Do this – Only one stretch of the data below should be repeated: the lines from the line containing "for (const string" through the line containing "cad_parts[node].hide_render = cad_parts[node].hide_viewport", inclusive, exactly as they are.

☆ ☆ ☆ ☆ ☆ ☆ ☆

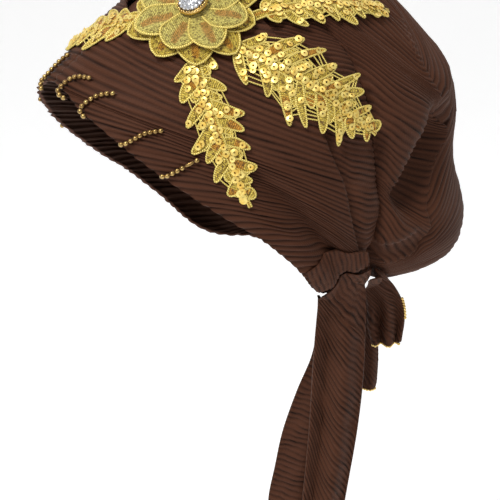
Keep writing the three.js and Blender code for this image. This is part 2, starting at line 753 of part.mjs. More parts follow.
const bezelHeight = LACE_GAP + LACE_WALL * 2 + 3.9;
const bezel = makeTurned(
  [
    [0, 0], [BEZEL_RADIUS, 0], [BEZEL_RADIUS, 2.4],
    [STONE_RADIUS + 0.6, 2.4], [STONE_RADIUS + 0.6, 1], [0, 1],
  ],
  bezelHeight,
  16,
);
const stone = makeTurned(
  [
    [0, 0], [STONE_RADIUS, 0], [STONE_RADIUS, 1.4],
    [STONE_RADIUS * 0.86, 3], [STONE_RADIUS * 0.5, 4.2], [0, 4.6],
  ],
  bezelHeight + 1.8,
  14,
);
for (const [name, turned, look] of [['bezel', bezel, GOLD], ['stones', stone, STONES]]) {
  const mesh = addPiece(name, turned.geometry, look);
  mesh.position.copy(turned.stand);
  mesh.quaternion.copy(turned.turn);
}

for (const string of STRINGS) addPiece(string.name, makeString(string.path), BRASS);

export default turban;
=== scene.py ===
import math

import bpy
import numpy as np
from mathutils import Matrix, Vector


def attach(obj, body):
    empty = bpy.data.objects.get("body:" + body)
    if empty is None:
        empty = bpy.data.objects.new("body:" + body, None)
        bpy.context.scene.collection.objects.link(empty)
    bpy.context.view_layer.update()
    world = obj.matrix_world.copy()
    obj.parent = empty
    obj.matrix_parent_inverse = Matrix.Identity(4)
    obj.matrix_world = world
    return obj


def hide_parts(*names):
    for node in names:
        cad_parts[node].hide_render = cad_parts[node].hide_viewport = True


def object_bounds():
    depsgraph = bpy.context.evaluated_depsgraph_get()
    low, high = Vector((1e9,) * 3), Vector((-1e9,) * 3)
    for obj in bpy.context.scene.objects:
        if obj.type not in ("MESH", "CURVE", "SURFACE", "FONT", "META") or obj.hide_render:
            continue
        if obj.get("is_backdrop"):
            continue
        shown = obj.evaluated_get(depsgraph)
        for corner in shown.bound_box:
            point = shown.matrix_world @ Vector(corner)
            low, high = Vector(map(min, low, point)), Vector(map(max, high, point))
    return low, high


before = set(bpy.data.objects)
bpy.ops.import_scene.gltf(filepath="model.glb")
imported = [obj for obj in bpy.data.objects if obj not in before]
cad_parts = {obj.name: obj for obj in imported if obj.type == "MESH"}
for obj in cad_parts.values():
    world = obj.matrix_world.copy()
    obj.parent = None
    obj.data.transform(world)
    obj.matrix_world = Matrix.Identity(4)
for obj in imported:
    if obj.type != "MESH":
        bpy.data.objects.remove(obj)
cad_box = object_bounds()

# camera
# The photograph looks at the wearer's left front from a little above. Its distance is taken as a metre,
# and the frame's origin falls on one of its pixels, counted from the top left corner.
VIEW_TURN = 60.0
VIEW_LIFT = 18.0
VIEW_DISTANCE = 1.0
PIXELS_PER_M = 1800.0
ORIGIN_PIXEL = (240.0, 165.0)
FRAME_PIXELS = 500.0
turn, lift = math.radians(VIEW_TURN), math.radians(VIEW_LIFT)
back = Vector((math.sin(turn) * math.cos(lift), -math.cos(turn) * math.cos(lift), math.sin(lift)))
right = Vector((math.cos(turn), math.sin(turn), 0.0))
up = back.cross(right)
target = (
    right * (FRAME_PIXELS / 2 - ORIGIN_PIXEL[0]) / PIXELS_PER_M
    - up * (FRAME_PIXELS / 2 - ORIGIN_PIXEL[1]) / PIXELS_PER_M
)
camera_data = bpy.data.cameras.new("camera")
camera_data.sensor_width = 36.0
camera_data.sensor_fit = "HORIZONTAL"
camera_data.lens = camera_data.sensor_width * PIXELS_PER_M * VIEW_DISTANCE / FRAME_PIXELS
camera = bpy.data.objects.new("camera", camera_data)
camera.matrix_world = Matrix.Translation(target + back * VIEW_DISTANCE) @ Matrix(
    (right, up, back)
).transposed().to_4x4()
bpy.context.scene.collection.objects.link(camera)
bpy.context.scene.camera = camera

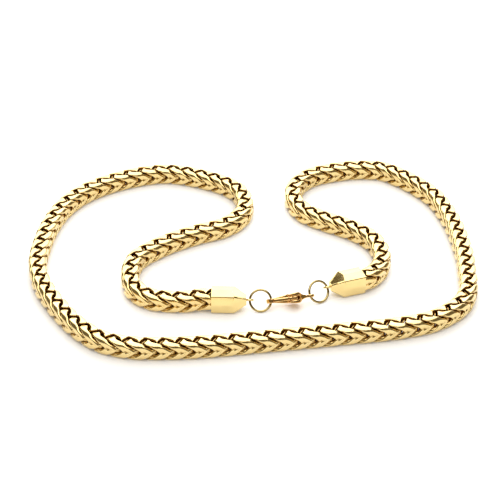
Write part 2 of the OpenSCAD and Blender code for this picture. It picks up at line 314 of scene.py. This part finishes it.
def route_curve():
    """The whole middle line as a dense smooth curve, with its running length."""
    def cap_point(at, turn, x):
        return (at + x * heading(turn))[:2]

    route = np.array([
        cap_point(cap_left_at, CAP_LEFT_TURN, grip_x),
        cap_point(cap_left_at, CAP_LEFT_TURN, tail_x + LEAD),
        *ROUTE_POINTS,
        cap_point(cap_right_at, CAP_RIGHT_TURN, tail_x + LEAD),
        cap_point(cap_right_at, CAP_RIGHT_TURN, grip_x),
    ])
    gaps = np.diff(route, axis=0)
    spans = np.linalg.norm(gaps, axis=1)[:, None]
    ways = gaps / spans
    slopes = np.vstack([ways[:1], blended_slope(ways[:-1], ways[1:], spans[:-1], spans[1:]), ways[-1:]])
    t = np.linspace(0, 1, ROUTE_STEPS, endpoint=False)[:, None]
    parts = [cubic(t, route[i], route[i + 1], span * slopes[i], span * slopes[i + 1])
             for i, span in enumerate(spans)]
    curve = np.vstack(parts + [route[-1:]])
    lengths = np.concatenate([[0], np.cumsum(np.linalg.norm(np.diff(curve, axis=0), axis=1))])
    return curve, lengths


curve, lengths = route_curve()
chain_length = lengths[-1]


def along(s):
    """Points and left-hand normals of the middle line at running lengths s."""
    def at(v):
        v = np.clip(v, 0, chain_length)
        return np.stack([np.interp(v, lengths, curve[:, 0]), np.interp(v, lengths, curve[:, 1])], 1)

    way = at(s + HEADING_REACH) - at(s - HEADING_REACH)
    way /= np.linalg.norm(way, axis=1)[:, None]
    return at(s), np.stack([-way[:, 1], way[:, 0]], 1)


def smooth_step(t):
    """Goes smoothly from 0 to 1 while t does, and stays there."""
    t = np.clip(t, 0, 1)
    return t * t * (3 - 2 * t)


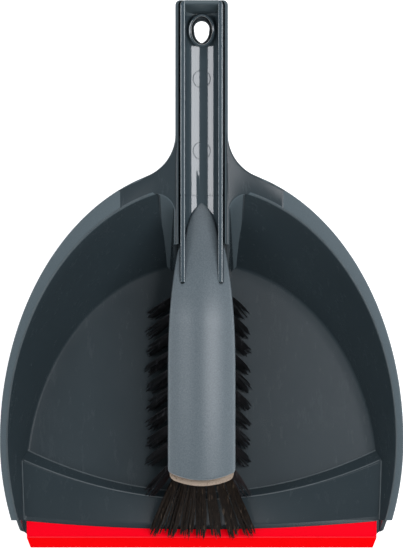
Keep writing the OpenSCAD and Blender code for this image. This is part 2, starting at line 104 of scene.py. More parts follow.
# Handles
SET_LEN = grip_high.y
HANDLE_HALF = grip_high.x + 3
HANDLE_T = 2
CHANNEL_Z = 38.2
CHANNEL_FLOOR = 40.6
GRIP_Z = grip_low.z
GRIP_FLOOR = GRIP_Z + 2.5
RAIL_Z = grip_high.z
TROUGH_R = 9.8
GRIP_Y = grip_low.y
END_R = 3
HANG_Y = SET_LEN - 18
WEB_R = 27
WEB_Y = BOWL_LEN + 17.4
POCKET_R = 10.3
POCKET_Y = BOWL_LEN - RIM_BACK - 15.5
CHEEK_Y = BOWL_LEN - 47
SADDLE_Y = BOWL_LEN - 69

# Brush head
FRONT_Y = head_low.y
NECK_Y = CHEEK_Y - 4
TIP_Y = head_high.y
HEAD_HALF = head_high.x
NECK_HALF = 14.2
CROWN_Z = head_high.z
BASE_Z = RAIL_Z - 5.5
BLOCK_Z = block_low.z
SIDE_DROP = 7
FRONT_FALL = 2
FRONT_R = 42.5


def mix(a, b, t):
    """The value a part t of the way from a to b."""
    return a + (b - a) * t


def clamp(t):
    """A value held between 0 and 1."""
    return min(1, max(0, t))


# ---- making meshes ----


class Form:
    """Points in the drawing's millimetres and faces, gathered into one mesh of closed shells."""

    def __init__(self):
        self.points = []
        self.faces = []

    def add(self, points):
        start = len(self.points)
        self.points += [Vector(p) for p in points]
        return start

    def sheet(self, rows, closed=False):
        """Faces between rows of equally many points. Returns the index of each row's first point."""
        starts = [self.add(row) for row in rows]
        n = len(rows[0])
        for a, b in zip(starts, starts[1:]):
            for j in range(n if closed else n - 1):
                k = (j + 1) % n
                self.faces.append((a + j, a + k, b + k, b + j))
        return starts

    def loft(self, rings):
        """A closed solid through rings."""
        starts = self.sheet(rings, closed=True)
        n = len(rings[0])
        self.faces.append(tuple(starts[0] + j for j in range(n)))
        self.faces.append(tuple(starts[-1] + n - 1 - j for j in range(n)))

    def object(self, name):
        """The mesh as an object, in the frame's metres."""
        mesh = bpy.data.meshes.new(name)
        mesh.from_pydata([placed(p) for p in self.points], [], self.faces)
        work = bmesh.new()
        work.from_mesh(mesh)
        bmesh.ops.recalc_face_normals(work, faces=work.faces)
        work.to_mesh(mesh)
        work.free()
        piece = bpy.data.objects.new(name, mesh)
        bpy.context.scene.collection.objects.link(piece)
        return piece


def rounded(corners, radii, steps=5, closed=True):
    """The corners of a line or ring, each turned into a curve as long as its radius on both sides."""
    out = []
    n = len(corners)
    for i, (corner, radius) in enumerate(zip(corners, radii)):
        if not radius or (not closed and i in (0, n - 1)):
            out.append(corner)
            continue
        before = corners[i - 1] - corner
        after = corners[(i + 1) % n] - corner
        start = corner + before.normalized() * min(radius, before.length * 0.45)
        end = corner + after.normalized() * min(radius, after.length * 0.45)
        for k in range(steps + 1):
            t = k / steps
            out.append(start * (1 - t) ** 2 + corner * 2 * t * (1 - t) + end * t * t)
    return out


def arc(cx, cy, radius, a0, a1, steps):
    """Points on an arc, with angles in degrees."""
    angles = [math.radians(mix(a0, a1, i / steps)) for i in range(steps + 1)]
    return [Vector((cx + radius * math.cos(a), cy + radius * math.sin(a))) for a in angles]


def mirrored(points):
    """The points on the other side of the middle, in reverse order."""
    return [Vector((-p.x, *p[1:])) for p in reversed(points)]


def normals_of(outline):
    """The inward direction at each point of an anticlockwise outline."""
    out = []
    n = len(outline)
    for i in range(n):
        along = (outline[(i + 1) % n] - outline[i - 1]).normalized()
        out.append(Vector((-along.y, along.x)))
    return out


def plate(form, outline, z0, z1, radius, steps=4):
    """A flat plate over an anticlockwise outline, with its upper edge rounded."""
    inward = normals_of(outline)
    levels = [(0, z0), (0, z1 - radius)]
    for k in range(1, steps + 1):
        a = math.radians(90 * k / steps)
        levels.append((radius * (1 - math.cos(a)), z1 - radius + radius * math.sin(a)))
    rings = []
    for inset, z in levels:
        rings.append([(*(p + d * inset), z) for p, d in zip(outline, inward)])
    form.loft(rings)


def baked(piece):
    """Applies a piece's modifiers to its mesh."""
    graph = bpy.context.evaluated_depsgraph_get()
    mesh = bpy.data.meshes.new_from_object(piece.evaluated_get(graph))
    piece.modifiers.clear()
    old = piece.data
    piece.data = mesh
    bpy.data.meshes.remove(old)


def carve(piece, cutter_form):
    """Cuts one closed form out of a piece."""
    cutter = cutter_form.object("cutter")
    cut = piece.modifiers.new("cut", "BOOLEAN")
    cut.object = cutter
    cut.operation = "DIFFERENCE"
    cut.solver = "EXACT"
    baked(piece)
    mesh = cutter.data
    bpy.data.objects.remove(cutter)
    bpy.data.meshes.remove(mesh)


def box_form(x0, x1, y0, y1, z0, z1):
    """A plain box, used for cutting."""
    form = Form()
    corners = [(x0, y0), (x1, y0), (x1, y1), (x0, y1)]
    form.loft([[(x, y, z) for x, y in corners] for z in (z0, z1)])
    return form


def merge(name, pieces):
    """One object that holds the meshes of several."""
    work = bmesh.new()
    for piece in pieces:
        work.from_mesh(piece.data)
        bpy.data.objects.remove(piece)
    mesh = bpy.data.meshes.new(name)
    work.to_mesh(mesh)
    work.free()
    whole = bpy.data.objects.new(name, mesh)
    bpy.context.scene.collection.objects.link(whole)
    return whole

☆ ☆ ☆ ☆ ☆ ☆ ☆

Result for this exercise –
for (const string of STRINGS) addPiece(string.name, makeString(string.path), BRASS);

export default turban;
=== scene.py ===
import math

import bpy
import numpy as np
from mathutils import Matrix, Vector


def attach(obj, body):
    empty = bpy.data.objects.get("body:" + body)
    if empty is None:
        empty = bpy.data.objects.new("body:" + body, None)
        bpy.context.scene.collection.objects.link(empty)
    bpy.context.view_layer.update()
    world = obj.matrix_world.copy()
    obj.parent = empty
    obj.matrix_parent_inverse = Matrix.Identity(4)
    obj.matrix_world = world
    return obj


def hide_parts(*names):
    for node in names:
        cad_parts[node].hide_render = cad_parts[node].hide_viewport = True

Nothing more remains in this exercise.